Selective reporting makes the system appear stronger. Players may share successful sessions while remaining silent about later losses, creating a distorted impression of consistency.
A meaningful test must include every wager, fee, unfinished progression, and loss – not only the sessions that ended profitably.
RTP Does Not Promise a Personal Return
Return to player, or RTP, measures the proportion of total turnover returned as winnings over extensive play. It does not guarantee that an individual player will receive the stated percentage.
The Gambling Commission explains that actual RTP is calculated by dividing total wins by total turnover. Gaming-machine guidance also states that theoretical RTP is an average measured across many games and can vary significantly during a normal session because of volatility.
A player cannot force the advertised RTP to appear by increasing stakes or extending a session. Additional betting simply creates more turnover and more exposure to possible losses.
What Betting Systems Can Actually Do
A staking method can organize wagers and make spending patterns easier to observe. Flat betting, for example, keeps every stake at the same level and can prevent the rapid escalation created by progressive systems.
Money-management rules can also limit damage. A fixed loss limit, time limit, and entertainment budget determine how much exposure a player accepts.
These tools do not create positive expected value. Their purpose is control rather than profit. Gambling regulators identify financial limits, reality checks, and time-outs as tools that can help people manage gambling activity.
Betting systems do not guarantee profits because they cannot remove the house edge or control random outcomes. Progressions such as Martingale merely change the timing and size of wagers.

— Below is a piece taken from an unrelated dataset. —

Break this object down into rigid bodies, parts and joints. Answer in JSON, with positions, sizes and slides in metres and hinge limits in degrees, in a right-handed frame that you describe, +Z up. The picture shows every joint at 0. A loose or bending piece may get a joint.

They may create frequent small gains, but those gains remain vulnerable to a long losing sequence, a table limit, or an exhausted bankroll.
RTP, previous results, and temporary streaks do not promise that future wagers will recover earlier losses. The most realistic approach is to treat gambling as paid entertainment rather than an income strategy.
Before playing, review the rules, house edge, and payout information. Set strict financial and time limits, avoid chasing losses, and never assume that increasing a stake makes a win more likely.